| GIVEN DATA |
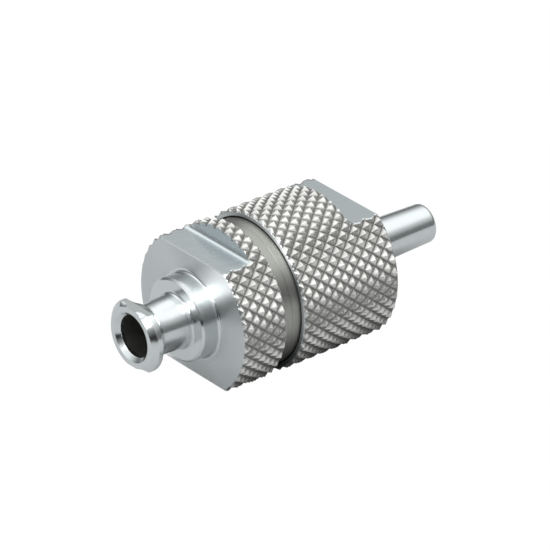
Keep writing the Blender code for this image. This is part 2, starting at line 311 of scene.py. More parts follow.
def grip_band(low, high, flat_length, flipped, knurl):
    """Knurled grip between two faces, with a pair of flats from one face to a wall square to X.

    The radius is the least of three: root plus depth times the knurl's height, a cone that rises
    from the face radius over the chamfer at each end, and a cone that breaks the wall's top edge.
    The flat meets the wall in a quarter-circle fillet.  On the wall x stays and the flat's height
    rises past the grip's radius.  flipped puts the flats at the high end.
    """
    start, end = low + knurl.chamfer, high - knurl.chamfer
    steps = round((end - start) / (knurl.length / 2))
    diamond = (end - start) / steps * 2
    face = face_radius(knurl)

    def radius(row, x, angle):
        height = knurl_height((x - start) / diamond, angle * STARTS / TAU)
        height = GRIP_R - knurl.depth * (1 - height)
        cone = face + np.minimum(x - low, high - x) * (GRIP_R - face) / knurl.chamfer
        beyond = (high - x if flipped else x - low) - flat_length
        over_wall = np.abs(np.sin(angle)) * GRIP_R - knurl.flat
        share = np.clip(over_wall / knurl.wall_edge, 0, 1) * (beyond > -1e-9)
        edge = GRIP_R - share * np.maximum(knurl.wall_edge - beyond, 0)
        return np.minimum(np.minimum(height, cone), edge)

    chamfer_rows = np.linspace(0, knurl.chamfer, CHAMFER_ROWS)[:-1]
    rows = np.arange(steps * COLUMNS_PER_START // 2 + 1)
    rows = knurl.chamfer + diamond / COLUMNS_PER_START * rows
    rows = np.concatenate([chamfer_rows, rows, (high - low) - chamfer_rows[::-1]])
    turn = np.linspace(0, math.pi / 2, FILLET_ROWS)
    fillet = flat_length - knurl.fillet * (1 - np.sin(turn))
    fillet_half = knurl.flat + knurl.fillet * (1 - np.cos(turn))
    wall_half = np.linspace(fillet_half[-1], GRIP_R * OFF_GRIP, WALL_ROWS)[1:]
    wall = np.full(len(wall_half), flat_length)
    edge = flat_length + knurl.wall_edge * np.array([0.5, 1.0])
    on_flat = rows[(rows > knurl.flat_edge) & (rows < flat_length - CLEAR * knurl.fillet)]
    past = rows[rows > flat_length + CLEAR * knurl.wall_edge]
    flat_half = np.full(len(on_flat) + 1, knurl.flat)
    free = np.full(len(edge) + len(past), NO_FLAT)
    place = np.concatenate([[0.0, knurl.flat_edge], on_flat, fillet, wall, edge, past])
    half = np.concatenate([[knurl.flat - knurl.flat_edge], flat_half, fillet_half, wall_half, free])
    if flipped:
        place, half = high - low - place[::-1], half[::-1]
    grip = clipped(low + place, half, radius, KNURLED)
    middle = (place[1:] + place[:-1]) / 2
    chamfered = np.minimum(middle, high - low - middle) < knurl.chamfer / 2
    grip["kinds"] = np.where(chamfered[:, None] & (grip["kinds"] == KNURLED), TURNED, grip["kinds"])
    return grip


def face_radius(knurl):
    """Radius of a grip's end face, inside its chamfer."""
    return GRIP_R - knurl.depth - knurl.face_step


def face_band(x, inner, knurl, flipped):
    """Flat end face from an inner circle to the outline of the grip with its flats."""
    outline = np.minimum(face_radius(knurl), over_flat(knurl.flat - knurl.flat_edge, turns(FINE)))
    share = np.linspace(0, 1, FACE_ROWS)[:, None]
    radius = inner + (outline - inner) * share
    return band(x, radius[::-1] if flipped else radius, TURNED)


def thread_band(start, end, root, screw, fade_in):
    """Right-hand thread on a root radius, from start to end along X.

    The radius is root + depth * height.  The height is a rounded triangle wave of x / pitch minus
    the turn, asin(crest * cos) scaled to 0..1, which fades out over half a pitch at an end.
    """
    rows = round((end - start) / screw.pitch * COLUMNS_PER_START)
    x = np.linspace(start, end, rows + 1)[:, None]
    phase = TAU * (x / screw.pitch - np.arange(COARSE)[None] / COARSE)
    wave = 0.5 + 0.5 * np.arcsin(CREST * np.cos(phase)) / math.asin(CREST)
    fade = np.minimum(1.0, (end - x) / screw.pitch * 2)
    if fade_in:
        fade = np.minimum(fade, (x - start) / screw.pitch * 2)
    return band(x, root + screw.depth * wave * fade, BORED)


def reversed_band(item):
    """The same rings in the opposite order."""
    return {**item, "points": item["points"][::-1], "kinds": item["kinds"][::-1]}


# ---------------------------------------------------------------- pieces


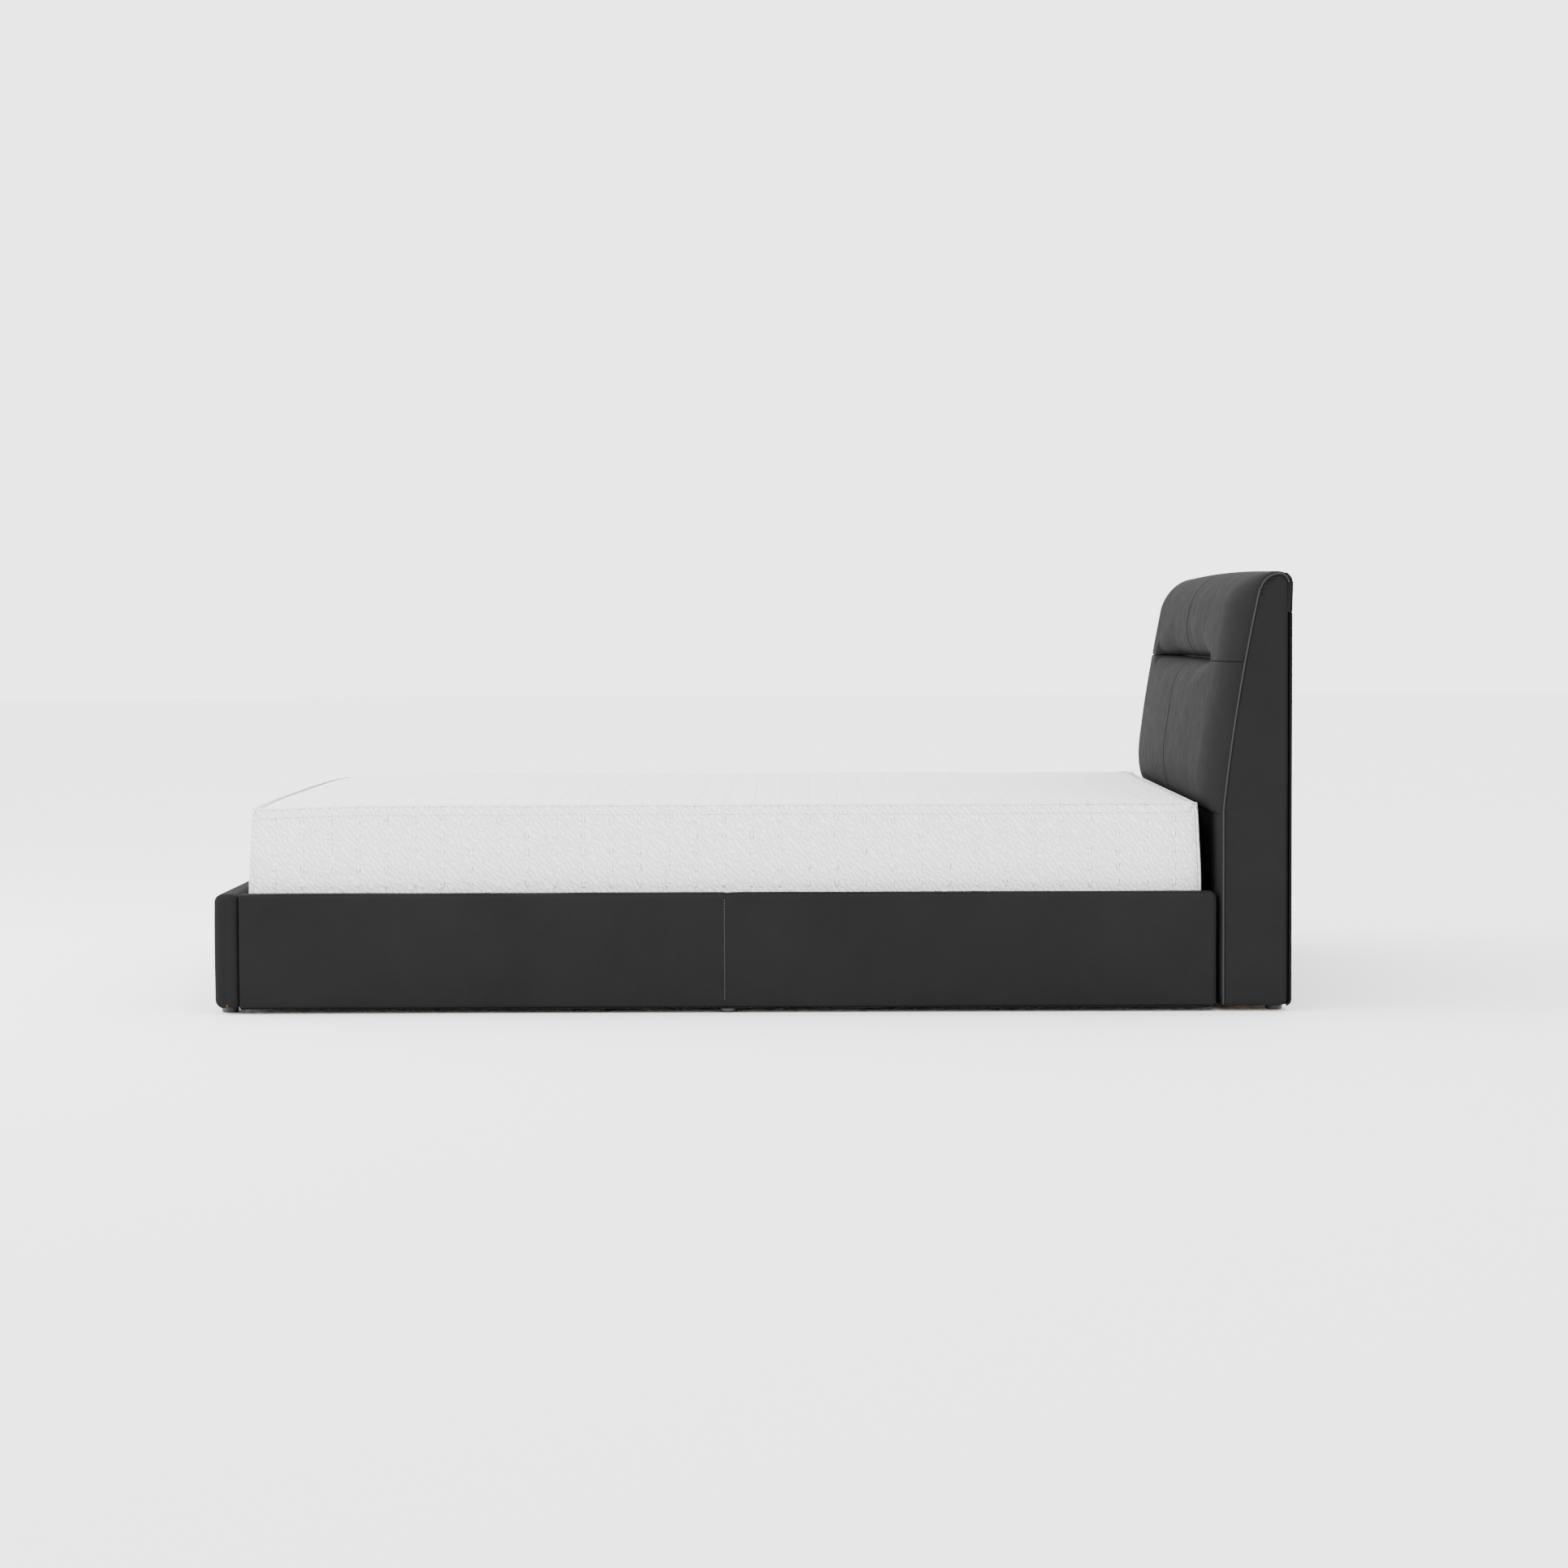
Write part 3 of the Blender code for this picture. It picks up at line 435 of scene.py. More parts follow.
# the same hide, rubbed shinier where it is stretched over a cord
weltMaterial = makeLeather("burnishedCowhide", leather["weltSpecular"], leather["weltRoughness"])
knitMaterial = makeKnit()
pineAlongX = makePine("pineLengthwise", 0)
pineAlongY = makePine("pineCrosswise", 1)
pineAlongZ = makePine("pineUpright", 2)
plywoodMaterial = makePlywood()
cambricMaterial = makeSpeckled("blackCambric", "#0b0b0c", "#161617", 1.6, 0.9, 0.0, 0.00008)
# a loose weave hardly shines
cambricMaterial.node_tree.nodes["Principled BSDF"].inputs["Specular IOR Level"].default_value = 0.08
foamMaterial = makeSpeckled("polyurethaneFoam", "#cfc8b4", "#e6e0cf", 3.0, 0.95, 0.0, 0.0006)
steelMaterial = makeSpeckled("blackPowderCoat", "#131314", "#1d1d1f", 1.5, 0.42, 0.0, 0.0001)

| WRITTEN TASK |
Copy each entry exactly, with nothing added or dropped.

| ANSWER TO THIS TASK |
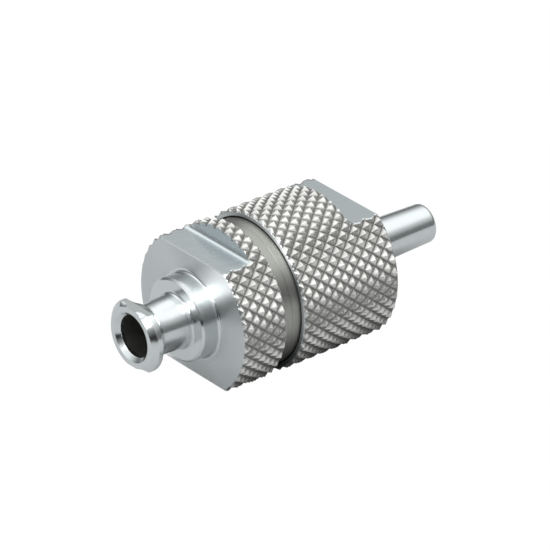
Keep writing the Blender code for this image. This is part 2, starting at line 311 of scene.py. More parts follow.
def grip_band(low, high, flat_length, flipped, knurl):
    """Knurled grip between two faces, with a pair of flats from one face to a wall square to X.

    The radius is the least of three: root plus depth times the knurl's height, a cone that rises
    from the face radius over the chamfer at each end, and a cone that breaks the wall's top edge.
    The flat meets the wall in a quarter-circle fillet.  On the wall x stays and the flat's height
    rises past the grip's radius.  flipped puts the flats at the high end.
    """
    start, end = low + knurl.chamfer, high - knurl.chamfer
    steps = round((end - start) / (knurl.length / 2))
    diamond = (end - start) / steps * 2
    face = face_radius(knurl)

    def radius(row, x, angle):
        height = knurl_height((x - start) / diamond, angle * STARTS / TAU)
        height = GRIP_R - knurl.depth * (1 - height)
        cone = face + np.minimum(x - low, high - x) * (GRIP_R - face) / knurl.chamfer
        beyond = (high - x if flipped else x - low) - flat_length
        over_wall = np.abs(np.sin(angle)) * GRIP_R - knurl.flat
        share = np.clip(over_wall / knurl.wall_edge, 0, 1) * (beyond > -1e-9)
        edge = GRIP_R - share * np.maximum(knurl.wall_edge - beyond, 0)
        return np.minimum(np.minimum(height, cone), edge)

    chamfer_rows = np.linspace(0, knurl.chamfer, CHAMFER_ROWS)[:-1]
    rows = np.arange(steps * COLUMNS_PER_START // 2 + 1)
    rows = knurl.chamfer + diamond / COLUMNS_PER_START * rows
    rows = np.concatenate([chamfer_rows, rows, (high - low) - chamfer_rows[::-1]])
    turn = np.linspace(0, math.pi / 2, FILLET_ROWS)
    fillet = flat_length - knurl.fillet * (1 - np.sin(turn))
    fillet_half = knurl.flat + knurl.fillet * (1 - np.cos(turn))
    wall_half = np.linspace(fillet_half[-1], GRIP_R * OFF_GRIP, WALL_ROWS)[1:]
    wall = np.full(len(wall_half), flat_length)
    edge = flat_length + knurl.wall_edge * np.array([0.5, 1.0])
    on_flat = rows[(rows > knurl.flat_edge) & (rows < flat_length - CLEAR * knurl.fillet)]
    past = rows[rows > flat_length + CLEAR * knurl.wall_edge]
    flat_half = np.full(len(on_flat) + 1, knurl.flat)
    free = np.full(len(edge) + len(past), NO_FLAT)
    place = np.concatenate([[0.0, knurl.flat_edge], on_flat, fillet, wall, edge, past])
    half = np.concatenate([[knurl.flat - knurl.flat_edge], flat_half, fillet_half, wall_half, free])
    if flipped:
        place, half = high - low - place[::-1], half[::-1]
    grip = clipped(low + place, half, radius, KNURLED)
    middle = (place[1:] + place[:-1]) / 2
    chamfered = np.minimum(middle, high - low - middle) < knurl.chamfer / 2
    grip["kinds"] = np.where(chamfered[:, None] & (grip["kinds"] == KNURLED), TURNED, grip["kinds"])
    return grip


def face_radius(knurl):
    """Radius of a grip's end face, inside its chamfer."""
    return GRIP_R - knurl.depth - knurl.face_step


def face_band(x, inner, knurl, flipped):
    """Flat end face from an inner circle to the outline of the grip with its flats."""
    outline = np.minimum(face_radius(knurl), over_flat(knurl.flat - knurl.flat_edge, turns(FINE)))
    share = np.linspace(0, 1, FACE_ROWS)[:, None]
    radius = inner + (outline - inner) * share
    return band(x, radius[::-1] if flipped else radius, TURNED)


def thread_band(start, end, root, screw, fade_in):
    """Right-hand thread on a root radius, from start to end along X.

    The radius is root + depth * height.  The height is a rounded triangle wave of x / pitch minus
    the turn, asin(crest * cos) scaled to 0..1, which fades out over half a pitch at an end.
    """
    rows = round((end - start) / screw.pitch * COLUMNS_PER_START)
    x = np.linspace(start, end, rows + 1)[:, None]
    phase = TAU * (x / screw.pitch - np.arange(COARSE)[None] / COARSE)
    wave = 0.5 + 0.5 * np.arcsin(CREST * np.cos(phase)) / math.asin(CREST)
    fade = np.minimum(1.0, (end - x) / screw.pitch * 2)
    if fade_in:
        fade = np.minimum(fade, (x - start) / screw.pitch * 2)
    return band(x, root + screw.depth * wave * fade, BORED)


def reversed_band(item):
    """The same rings in the opposite order."""
    return {**item, "points": item["points"][::-1], "kinds": item["kinds"][::-1]}


# ---------------------------------------------------------------- pieces


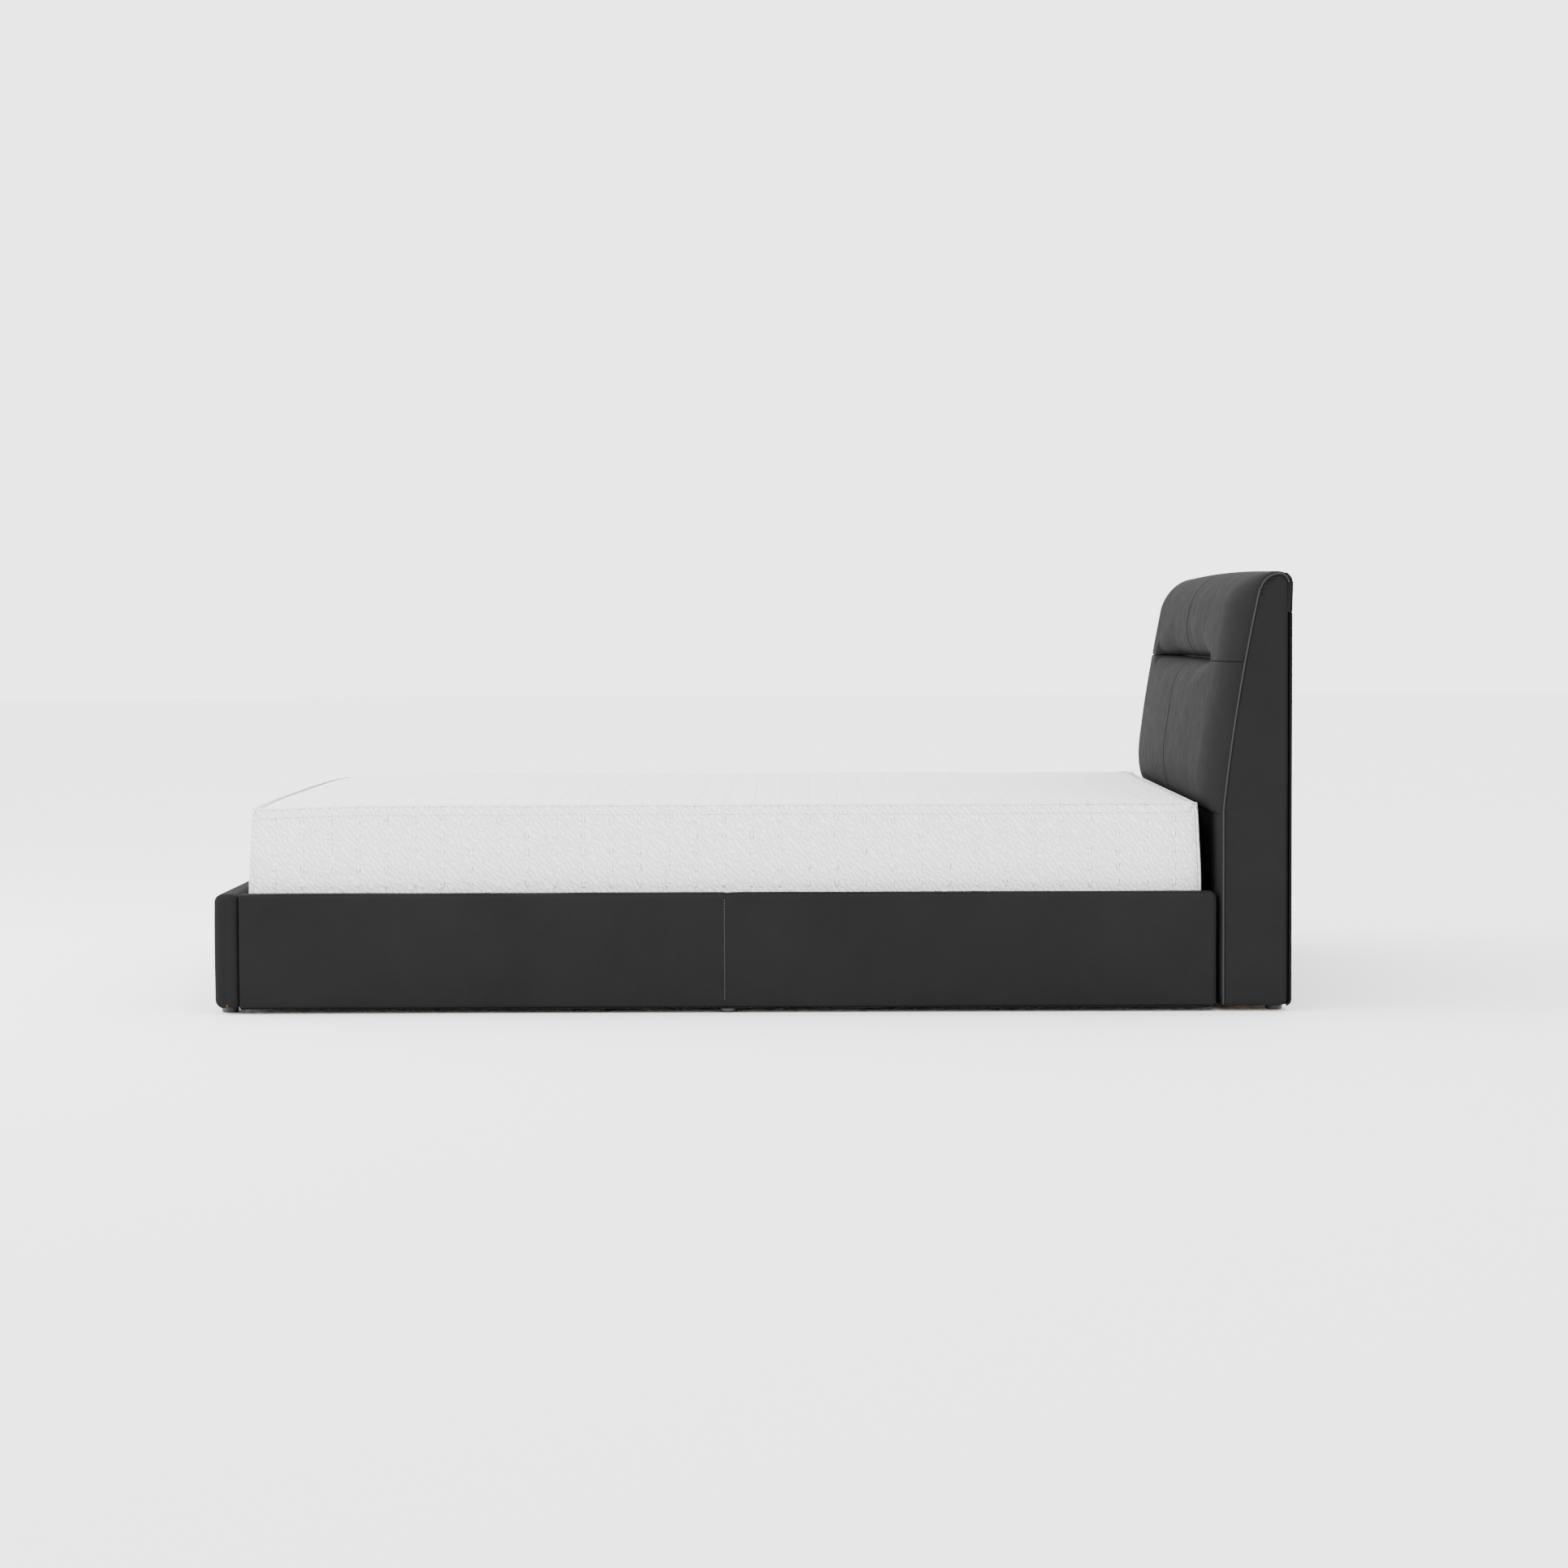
Write part 3 of the Blender code for this picture. It picks up at line 435 of scene.py. More parts follow.
# the same hide, rubbed shinier where it is stretched over a cord
weltMaterial = makeLeather("burnishedCowhide", leather["weltSpecular"], leather["weltRoughness"])
knitMaterial = makeKnit()
pineAlongX = makePine("pineLengthwise", 0)
pineAlongY = makePine("pineCrosswise", 1)
pineAlongZ = makePine("pineUpright", 2)
plywoodMaterial = makePlywood()
cambricMaterial = makeSpeckled("blackCambric", "#0b0b0c", "#161617", 1.6, 0.9, 0.0, 0.00008)
# a loose weave hardly shines
cambricMaterial.node_tree.nodes["Principled BSDF"].inputs["Specular IOR Level"].default_value = 0.08
foamMaterial = makeSpeckled("polyurethaneFoam", "#cfc8b4", "#e6e0cf", 3.0, 0.95, 0.0, 0.0006)
steelMaterial = makeSpeckled("blackPowderCoat", "#131314", "#1d1d1f", 1.5, 0.42, 0.0, 0.0001)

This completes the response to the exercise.